資産価値がなければ「相続放棄」という方法がある
では、家を残された者はどうすればいいのだろうか。まず考えられる方法の一つは素直に相続することだ。
もちろん、相続人が複数いる場合は調整が必要だが、残された家に資産価値があれば素直に相続すれば良い。その上で、自分で住むなり、建て替えるなり、売却するなり、貸すなりすれば良い。
最近では、売れもせず、貸すこともできない不動産が増えているが、まだまだ資産価値が残っている地域も多い。
では、残された家に資産価値がない場合は、どうすればいいのだろうか。
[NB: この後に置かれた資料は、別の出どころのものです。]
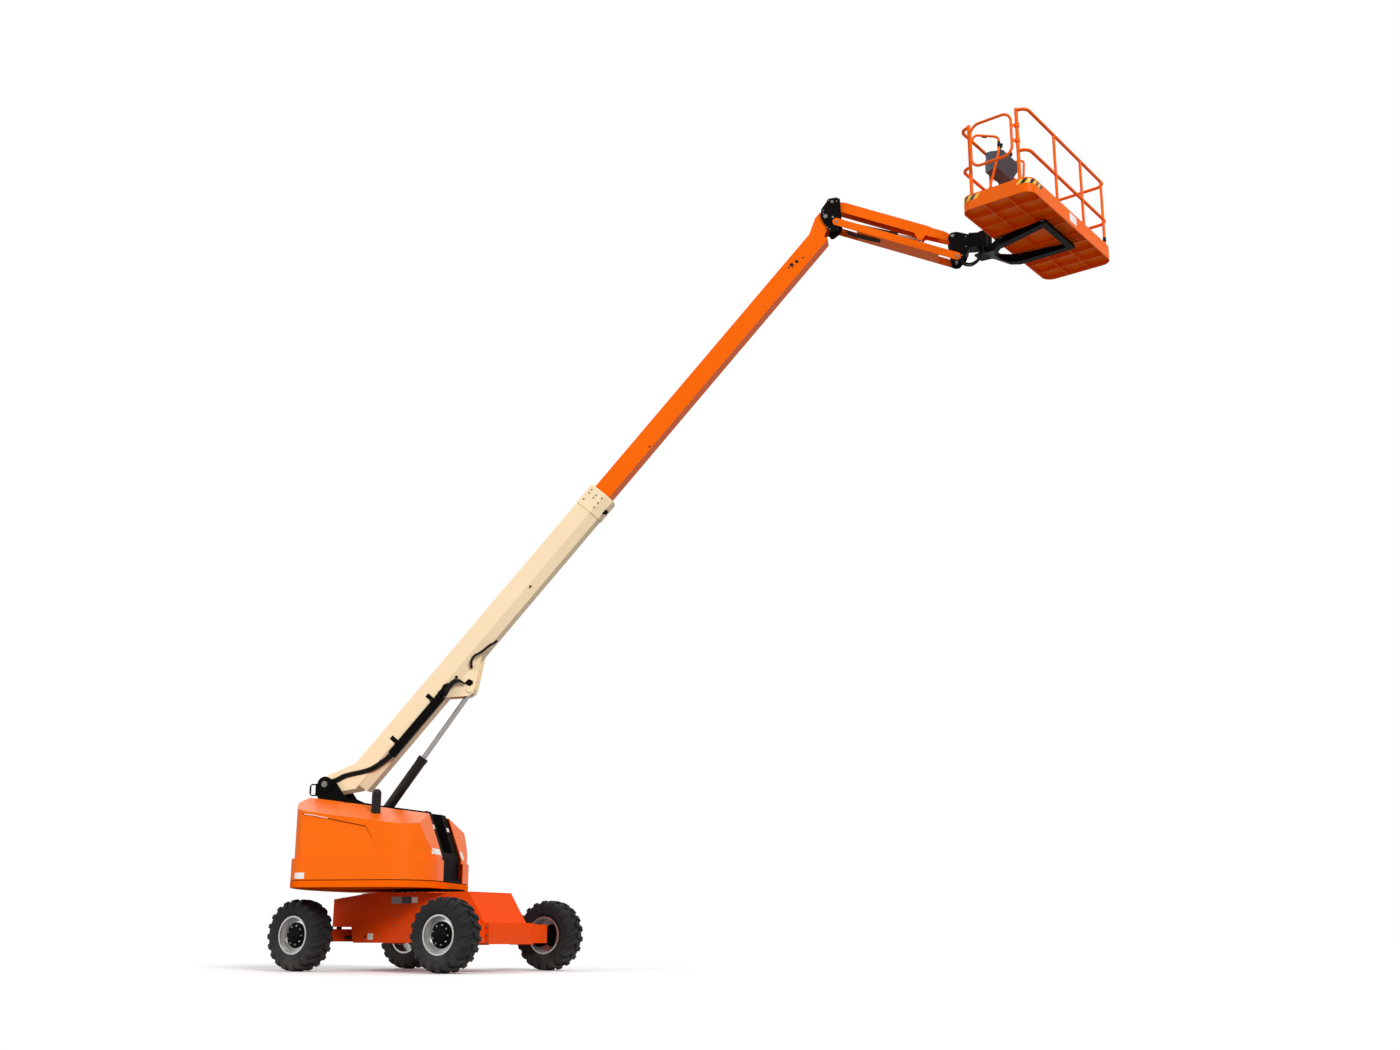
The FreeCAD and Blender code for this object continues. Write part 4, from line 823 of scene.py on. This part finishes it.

まず、考えられる方法は相続放棄だ。
残された財産が現預金等を含めてマイナスか、非常に少額の場合は、相続放棄すれば、現預金等はもらえないが、残された家に対する責任はなくなる。
相続放棄は、相続人全員が合意する必要はなく、個々人で判断でき、相続人全員が相続放棄すれば、その家は国に帰属することになる。ただし、相続人全員が相続放棄した場合は、弁護士や司法書士などを「相続財産管理人」とする申請を家庭裁判所で行う必要があり、一定の費用と時間がかかることには注意が必要だ。
2023年に始まった「相続土地国庫帰属制度」
残された財産に現預金がある程度あり、現預金等は欲しいが、家だけは欲しくないという場合は、2023年に始まった「相続土地国庫帰属制度」を利用する方法がある。
この制度を利用するには、建物を自費で取り壊し、土壌汚染や崖などがない、権利関係に争いがない、担保権が設定されていないといった条件を満たす必要があり、審査手数料と10年分の土地管理費相当額の負担金を支払う必要がある。
負担金は、市街地の200m2程度の宅地なら80万円程度とされており、解体費用等を考慮すれば、相続した現預金などがおおむね300万円以上あれば、相続放棄よりもこちらの制度を利用するほうが有利になる可能性がある。
いずれにしても、残された家の固定資産税を子どもたちが払い続け、管理を続けなければならないということはなくなっているのだから、家を残すことを過度に心配する必要はないだろう。